Over the last 30 years, the internet has accumulated the breadth of human knowledge and experience and placed it at our fingertips. You can find almost anything on the internet—the answer to any question, the text of any book, or a survey of the research of any particular field. AI enthusiasts and tech companies poised to profit off of AI promise that, having been trained on this breadth of knowledge, AI will deliver new ways of retrieving data from the internet to answer just about any question.

However, if AI chatbots truly are successful in wresting a significant number of our queries from the grasp of search engines, they will kick off their own death-spiral, taking much of the web with them. The success of AI will entail its own degradation.

The degradation of a dataset

Many AI-watchers have already pointed out that the popularity of AI chat products like OpenAI’s ChatGPT or Google’s Bard will trigger a negative feedback loop. Marketers and spammers will saturate the web with AI-generated content. Future models will be trained in this new environment, meaning that inevitably, researchers will scoop up much AI-generated content as they trawl the internet for new data to feed their model. That means new models will be trained on the hallucinations of their forbearers. Without vigorous fine-tuning and careful data sanitation, newer models will end up further removed from reality than earlier models.

This is scary enough, but there’s another way that AI chatbots may create a vicious cycle whose end result is to rot their training dataset (the internet).

The destruction of the web

Knowledge on the internet exists in a virtuous cycle: a user is interested in the answer to a particular question, so they ask a search engine to answer their question. The search engine returns websites with the answer to this question, and when one of these websites gets traffic from a search, they monetize that traffic in some way. The user gets their question answered and the website gets rewarded for adding a source of new knowledge to the web.

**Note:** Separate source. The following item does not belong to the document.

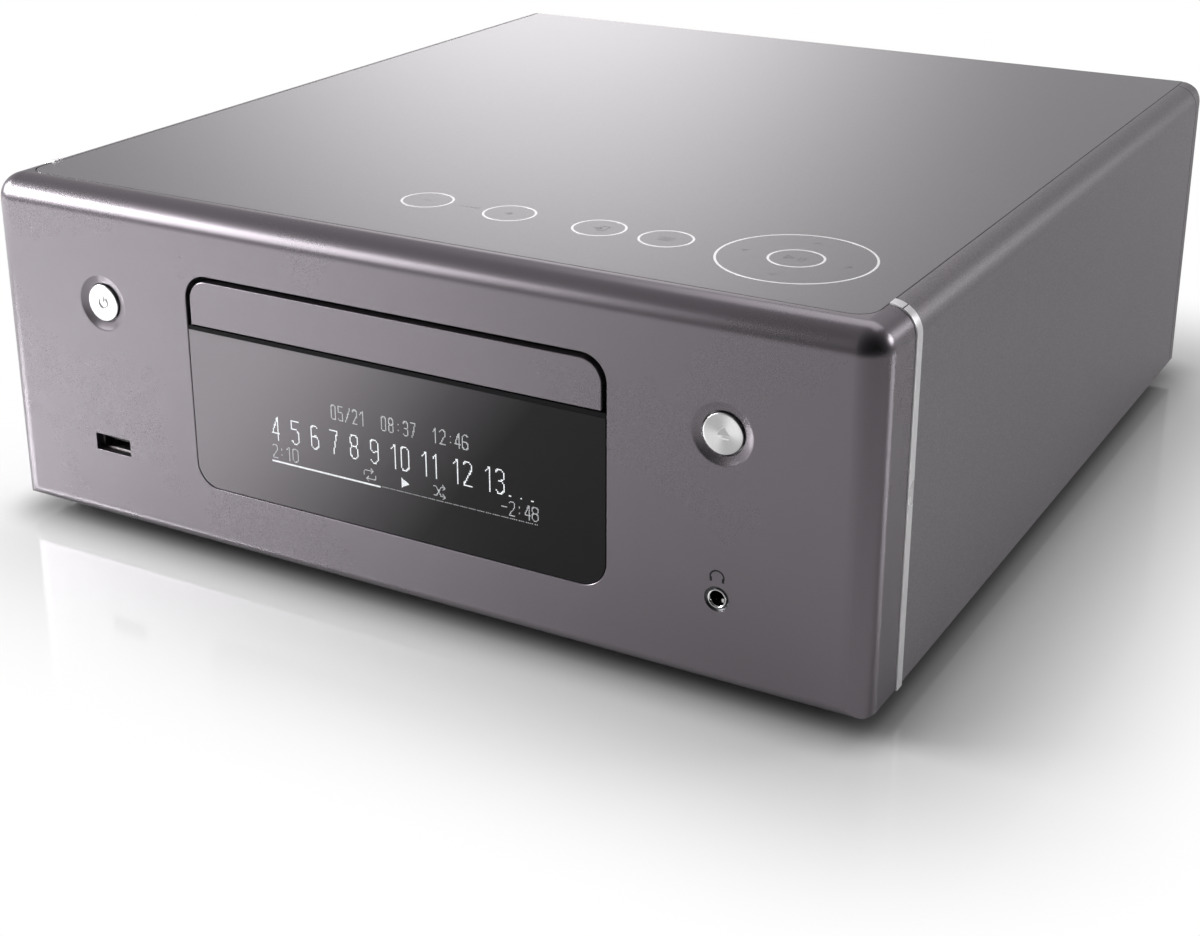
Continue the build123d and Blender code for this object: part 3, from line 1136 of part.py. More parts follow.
def make_power_board():
    """The power board with its filter capacitors, fuse clips and inlet connector."""
    x0, x1, y0, y1 = POWER_BOARD
    top = POWER_BOARD_Z + BOARD_THICKNESS
    board = block(x0, x1, y0, y1, POWER_BOARD_Z, top)
    for back in (80, 56):
        board += post((x0 + x1) / 2, y1 - back, FILTER_RADIUS, top, top + FILTER_HEIGHT)
    board += block(x0 + 8, x0 + 14, y1 - 36, y1 - 12, top, top + 6)
    board += block(x1 - 16, x1 - 6, y1 - 32, y1 - 24, top, top + 9)
    return board


def make_transformer():
    """The mains transformer: laminated core, bobbin winding and mounting feet."""
    top = POWER_BOARD_Z + BOARD_THICKNESS
    x0 = POWER_BOARD[0] + 3
    x1 = POWER_BOARD[1] - 3
    y0 = POWER_BOARD[2] + 14
    y1 = y0 + TRANSFORMER_LENGTH
    core_z = top + TRANSFORMER_BASE
    core_top = core_z + CORE_HEIGHT
    core = block(x0, x1, y0, y1, core_z, core_top)
    for z0, z1 in ((top, core_z), (core_top, core_top + WINDING_RISE)):
        winding = block(x0 + 5, x1 - 5, y0 + 8, y1 - 8, z0, z1)
        core += fillet(winding.edges().filter_by(Axis.Z), 4)
    return core


def make_front_ribbon():
    """The flat ribbon from the display board to the main board, laid along the pan."""
    start_y = DISPLAY_BOARD_Y + BOARD_THICKNESS
    thick = RIBBON_THICKNESS
    floor_z = PAN_TOP_Z + 1.0
    end_y = MAIN_BOARD[2] + 4
    middle = FilletPolyline(
        (start_y + thick / 2, DISPLAY_PANEL[2] + 6), (start_y + thick / 2, floor_z + 6),
        (start_y + 6, floor_z + thick / 2), (end_y - 8, floor_z + thick / 2),
        (end_y, floor_z + 8), (end_y, MAIN_BOARD_Z), radius=3.0,
    )
    strip = trace(middle, thick)
    return along_x(strip, -RIBBON_WIDTH / 2, RIBBON_WIDTH / 2)


# ---------------------------------------------------------------- rear connectors
def terminal_places():
    """List x and z of the four speaker terminals."""
    return [(x, z) for x in TERMINAL_X for z in TERMINAL_Z]


def network_bottom_z():
    """Height of the network socket's underside, on the main board."""
    return MAIN_BOARD_Z + BOARD_THICKNESS


def make_rear_panel():
    """The steel rear panel with its cut-outs, vent slots and screw holes."""
    half = PAN_HALF_WIDTH
    top = PLATE_BOTTOM_Z - CABINET_WALL - PAN_GAP
    outline = Pos(0, (PAN_BOTTOM_Z + PAN_GAP + top) / 2) * Rectangle(
        2 * half, top - PAN_BOTTOM_Z - PAN_GAP
    )
    outline = chamfer(outline.vertices().group_by(Axis.Y)[-1], EDGE_RADIUS - 2)
    panel = along_y(outline, PANEL_BACK_Y, PANEL_FACE_Y)
    y0 = PANEL_BACK_Y - 1
    y1 = PANEL_FACE_Y + 1
    for x, z in terminal_places():
        panel -= pin_y(x, z, 4.0, y0, y1)
    for x in LINE_JACK_X:
        for z in LINE_JACK_Z:
            panel -= pin_y(x, z, 4.5, y0, y1)
    width, _, height = NETWORK_SIZE
    z0 = network_bottom_z()
    gap = PAN_GAP
    panel -= block(NETWORK_X - width / 2 - gap, NETWORK_X + width / 2 + gap, y0, y1,
                   z0 - gap, z0 + height + gap)
    panel -= pin_y(ANTENNA_X, ANTENNA_Z, 5.0, y0, y1)
    width, _, height = INLET_SIZE
    panel -= block(INLET_X - width / 2 + 2 - gap, INLET_X + width / 2 - 2 + gap, y0, y1,
                   INLET_Z - height / 2 + 2 - gap, INLET_Z + height / 2 - 2 + gap)
    for x in SCREW_X:
        for z in SCREW_Z:
            panel -= pin_y(x, z, SCREW_RADIUS + 0.2, y0, y1)
    low, high = VENT_Z
    for index in range(14):
        x = (index - 8) * VENT_PITCH
        if index != 8:
            panel -= block(x, x + VENT_WIDTH, y0, y1, low, high)
    return panel


def make_terminal_plate():
    """The black moulding that the speaker terminals stand on, with a raised rim."""
    y0 = PANEL_FACE_Y
    margin = 9.5
    x0 = min(TERMINAL_X) - margin
    x1 = max(TERMINAL_X) + margin
    z0 = min(TERMINAL_Z) - margin
    z1 = max(TERMINAL_Z) + margin
    plate = block(x0, x1, y0, TERMINAL_PLATE_Y, z0, z1)
    plate = fillet(plate.edges().filter_by(Axis.Y), 2.5)
    for x, z in terminal_places():
        plate -= pin_y(x, z, TERMINAL_STUD_RADIUS + BEARING_GAP, y0 - 1, TERMINAL_PLATE_Y + 1)
    return plate


def make_terminal_posts():
    """The four fixed terminal posts: collar, stud with a plug bore, and tail through the panel."""
    posts = []
    for x, z in terminal_places():
        collar_y = TERMINAL_PLATE_Y + 2.2
        end_y = TERMINAL_END_Y - 1.9
        stud = pin_y(x, z, 4.8, TERMINAL_PLATE_Y, collar_y)
        stud += pin_y(x, z, TERMINAL_STUD_RADIUS, PANEL_BACK_Y - 5, end_y)
        stud -= pin_y(x, z, TERMINAL_BORE_RADIUS, collar_y - 1, end_y + 1)
        posts.append(stud)
    return Compound(children=posts)


def make_terminal_cap(x, z):
    """One screw cap of a speaker terminal: fluted outside, bored for the post and a plug."""
    y0 = TERMINAL_PLATE_Y + 2.2 + RUN_GAP
    cap = pin_y(0, 0, TERMINAL_CAP_RADIUS, y0, TERMINAL_END_Y)
    cap = chamfer(cap.faces().sort_by(Axis.Y)[-1].edges(), 0.6)
    for index in range(TERMINAL_FLUTES):
        angle = 2 * math.pi * index / TERMINAL_FLUTES
        reach = TERMINAL_CAP_RADIUS + 0.3
        cap -= pin_y(reach * math.cos(angle), reach * math.sin(angle), 0.9, y0 - 1, TERMINAL_END_Y - 1.5)
    cap -= pin_y(0, 0, TERMINAL_STUD_RADIUS + BEARING_GAP, y0 - 1, TERMINAL_END_Y - 1.6)
    cap -= pin_y(0, 0, TERMINAL_BORE_RADIUS + 0.25, y0 - 1, TERMINAL_END_Y + 1)
    return Pos(x, 0, z) * cap


def make_line_jacks():
    """Four round line sockets with square flanges."""
    jacks = []
    for x in LINE_JACK_X:
        for z in LINE_JACK_Z:
            y0 = PANEL_FACE_Y
            jack = block(x - 6, x + 6, y0, y0 + 1.5, z - 6, z + 6)
            jack += pin_y(x, z, 4.15, y0 - 8, y0 + 10)
            jack -= pin_y(x, z, 3.4, y0 + 2, y0 + 11)
            jack += pin_y(x, z, 2.6, y0 + 1.5, y0 + 9)
            jack -= pin_y(x, z, 1.6, y0 - 2, y0 + 11)
            jacks.append(jack)
    return Compound(children=jacks)


def make_network_socket():
    """The network socket: a shielded box on the main board with a latch-shaped mouth."""
    width, depth, height = NETWORK_SIZE
    mouth_w, mouth_h = NETWORK_OPENING
    y1 = PANEL_FACE_Y + 0.6
    z0 = network_bottom_z()
    socket = block(NETWORK_X - width / 2, NETWORK_X + width / 2, y1 - depth, y1, z0, z0 + height)
    mouth_z = z0 + 3.0
    half = mouth_w / 2
    socket -= block(NETWORK_X - half, NETWORK_X + half, y1 - 15, y1 + 1, mouth_z, mouth_z + mouth_h)
    socket -= block(NETWORK_X - 3, NETWORK_X + 3, y1 - 9, y1 + 1, mouth_z - 1.6, mouth_z + 0.1)
    return socket


def make_antenna_socket():
    """The threaded aerial socket with its hexagonal nut."""
    y0 = PANEL_FACE_Y
    socket = pin_y(0, 0, 4.7, y0 - 8, y0 + 11)
    for index in range(4):
        y = y0 + 3.2 + 1.8 * index
        ring = pin_y(0, 0, 5.5, y, y + 0.7) - pin_y(0, 0, 4.25, y - 1, y + 2)
        socket -= ring
    nut = along_y(RegularPolygon(6.8, 6), y0, y0 + 2)
    socket += nut
    socket -= pin_y(0, 0, 2.4, y0 + 4, y0 + 12)
    socket -= pin_y(0, 0, 0.6, y0 - 2, y0 + 12)
    return Pos(ANTENNA_X, 0, ANTENNA_Z) * socket


def make_ac_inlet():
    """The two-pin mains inlet: flange, body, figure-of-eight well and two pins."""
    width, depth, height = INLET_SIZE
    y1 = PANEL_FACE_Y + 2.0
    lobe = INLET_LOBE_RADIUS
    spacing = 8.6
    flange = block(-width / 2, width / 2, PANEL_FACE_Y, y1, -height / 2, height / 2)
    flange = fillet(flange.edges().filter_by(Axis.Y), 2.0)
    body = block(-width / 2 + 2, width / 2 - 2, y1 - depth, PANEL_FACE_Y, -height / 2 + 2, height / 2 - 2)
    well = SlotCenterToCenter(spacing, 2 * lobe)
    inlet = flange + body - along_y(well, y1 - 15, y1 + 1)
    for side in (-1, 1):
        inlet += pin_y(side * spacing / 2, 0, 1.2, y1 - 16, y1 - 4)
    return Pos(INLET_X, 0, INLET_Z) * inlet


def make_panel_screws():
    """Six pan-head screws that hold the rear panel."""
    screws = []
    for x in SCREW_X:
        for z in SCREW_Z:
            head = pin_y(x, z, 2.9, PANEL_FACE_Y, PANEL_FACE_Y + 1.7)
            head = chamfer(head.faces().sort_by(Axis.Y)[-1].edges(), 0.5)
            screws.append(head + pin_y(x, z, SCREW_RADIUS, PANEL_FACE_Y - 6, PANEL_FACE_Y))
    return Compound(children=screws)


# ---------------------------------------------------------------- whole system
def make_all():
    """Return every node of the system by name."""
    nodes = {
        "front_panel": make_front_panel(),
        "trim_band": make_trim_band(),
        "cabinet": make_cabinet(),
        "rear_bezel": make_rear_bezel(),
        "rear_panel": make_rear_panel(),
        "top_plate": make_top_plate(),
        "base_pan": make_base_pan(),
        "display_window": make_display_window(),
        "tray_surround": make_tray_surround(),
        "display_panel": make_display_panel(),
        "display_board": make_display_board(),
        "power_button": make_button(-BUTTON_X),
        "eject_button": make_button(BUTTON_X),
        "button_switches": make_button_switches(),
        "usb_socket": make_usb_socket(),
        "usb_tongue": make_usb_tongue(),
        "headphone_jack": make_headphone_jack(),
        "socket_boards": make_socket_boards(),
        "touch_board": make_touch_board(),
        "tray_door": make_tray_door(),
        "disc_tray": make_disc_tray(),
        "loader_chassis": make_loader_chassis(),
        "loader_brackets": make_loader_brackets(),
        "tray_gear": make_tray_gear(),
        "pulley_gear": make_pulley_gear(),
        "motor_pulley": make_motor_pulley(),
        "drive_belt": make_drive_belt(),
        "loading_motor": make_loading_motor(),
        "clamp_bridge": make_clamp_bridge(),
        "clamper": make_clamper(),
        "traverse_plate": make_traverse_plate(),
        "spindle_motor": make_spindle_motor(),
        "turntable": make_turntable(),
        "guide_rods": make_guide_rods(),
        "pickup_sled": make_pickup_sled(),
        "sled_gear": make_sled_gear(),
        "sled_motor": make_sled_motor(),
        "cam_slider": make_cam_slider(),
        "main_board": make_main_board(),
        "heatsink": make_heatsink(),
        "power_board": make_power_board(),
        "transformer": make_transformer(),
        "front_ribbon": make_front_ribbon(),
        "terminal_plate": make_terminal_plate(),
        "terminal_posts": make_terminal_posts(),
        "line_jacks": make_line_jacks(),
        "network_socket": make_network_socket(),
        "antenna_socket": make_antenna_socket(),
        "ac_inlet": make_ac_inlet(),
        "panel_screws": make_panel_screws(),
    }
    for depth, y in (("front", FOOT_FRONT_Y), ("rear", FOOT_REAR_Y)):
        for hand, side in (("left", -1), ("right", 1)):
            nodes[f"foot_{depth}_{hand}"] = make_foot(side * FOOT_X, y)
    for column, x in enumerate(TERMINAL_X):
        for row, z in enumerate(TERMINAL_Z):
            nodes[f"terminal_cap_{2 * column + row + 1}"] = make_terminal_cap(x, z)
    return nodes


def main():
    """Write one STEP file per node."""
    os.makedirs("parts", exist_ok=True)
    for name, shape in make_all().items():
        export_step(shape, f"parts/{name}.step")


main()
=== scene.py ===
"""Looks of the mini hifi system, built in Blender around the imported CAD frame.

Every sub-assembly is a class with its sizes as fields and methods that build and dress its pieces.
Lengths in the classes are millimetres, as in the CAD, and are turned to metres where a mesh is made.
"""

import logging
import math
from collections.abc import Callable, Iterable, Sequence
from dataclasses import dataclass
from enum import Enum

import bmesh
import bpy
from mathutils import Matrix, Vector


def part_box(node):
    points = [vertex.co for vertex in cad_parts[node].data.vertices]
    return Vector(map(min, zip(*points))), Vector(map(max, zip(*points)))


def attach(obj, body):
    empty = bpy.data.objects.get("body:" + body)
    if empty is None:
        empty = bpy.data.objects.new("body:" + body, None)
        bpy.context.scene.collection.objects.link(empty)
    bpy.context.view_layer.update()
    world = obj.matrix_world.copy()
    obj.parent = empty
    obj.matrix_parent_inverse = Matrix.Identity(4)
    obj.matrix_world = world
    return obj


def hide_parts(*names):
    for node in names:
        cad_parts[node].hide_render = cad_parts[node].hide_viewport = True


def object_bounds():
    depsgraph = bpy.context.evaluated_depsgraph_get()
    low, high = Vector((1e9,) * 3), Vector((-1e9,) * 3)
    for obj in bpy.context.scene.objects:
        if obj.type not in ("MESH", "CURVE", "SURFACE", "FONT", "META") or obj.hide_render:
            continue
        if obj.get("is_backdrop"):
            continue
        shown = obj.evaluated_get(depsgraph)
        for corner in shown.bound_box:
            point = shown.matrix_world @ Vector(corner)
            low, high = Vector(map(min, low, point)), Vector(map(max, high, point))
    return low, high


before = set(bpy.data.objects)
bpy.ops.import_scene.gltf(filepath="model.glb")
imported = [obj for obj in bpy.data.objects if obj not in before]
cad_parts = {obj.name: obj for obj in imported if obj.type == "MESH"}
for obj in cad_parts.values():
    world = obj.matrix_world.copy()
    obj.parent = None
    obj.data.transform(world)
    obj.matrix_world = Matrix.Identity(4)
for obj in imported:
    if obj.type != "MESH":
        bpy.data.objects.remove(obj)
log = logging.getLogger("hifi")

MM = 0.001
BUTTON_X, BUTTON_Z = 99.1, 74.5
JACK_X, JACK_Z = 98.8, 30.3
Colour = tuple[float, float, float]
Flat = tuple[float, float]
Loop = list[Flat]
Lines = list[Loop]
Path = list[tuple[float, float, float, float]]  # x, z and the outward direction's x and z
Sides = tuple[float, float, float, float, float, float]  # left, right, low, high, the lower and upper radius
Piece = bpy.types.Object
Vert = bmesh.types.BMVert


class Way(Enum):
    """A sweep's direction; its value says which of an outline's two numbers and its depth are x, y and z."""

    ALONG_X = (2, 0, 1)
    ALONG_Y = (0, 2, 1)
    ALONG_Z = (0, 1, 2)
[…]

AI disrupts this cycle. When a user asks their question directly to an AI chatbot, no one—other than the website hosting the chatbot—gets traffic from this query. Without traffic, there will no longer be an incentive for a publisher to host a website with the answer to a particular query.

LLMs have been fed high-quality sources of data from the internet. Their purpose is to internalize this data and regurgitate it in some other way, which inherently removes the data from its initial context. Since the initial reason for sharing this data was monetization, and since no monetization can happen when data is accessed indirectly through an LLM, then the redirection of traffic from the initial data source to the LLM will snuff out that data source.

There will be no unaltruistic reason to post new data on the internet. Websites hosting knowledge will blink out, starved of their traffic and with them, high-quality sources of training data for AI models will disappear.

You might argue that products like Bing Chat include citations, which place data back into its context and continue the virtuous cycle of knowledge sharing. While I would agree that this is a step in the right direction, the purpose of the chat bot is still to be the main presenter of the data, while the purpose of the chatbot’s citation is to build trust with the chat bot. If LLM-based chat bots improve to the point that we often trust them without following the link to their citation (like how most people interact with Wikipedia), the cycle will be disrupted once again.

Until AI can be trusted not to hallucinate the answers to questions where the truth matters, I expect people will continue to use search engines rather than AI chatbots for their important queries. Without a systematic solution to the problem of hallucinations, it would be unwise to trust an AI over a search engine for the answer to an important question like “how many benadryls should I take for my allergies”. However, even if AI does find a way to guarantee truthful answers to most questions, this very use case will eat its own training data—and the internet.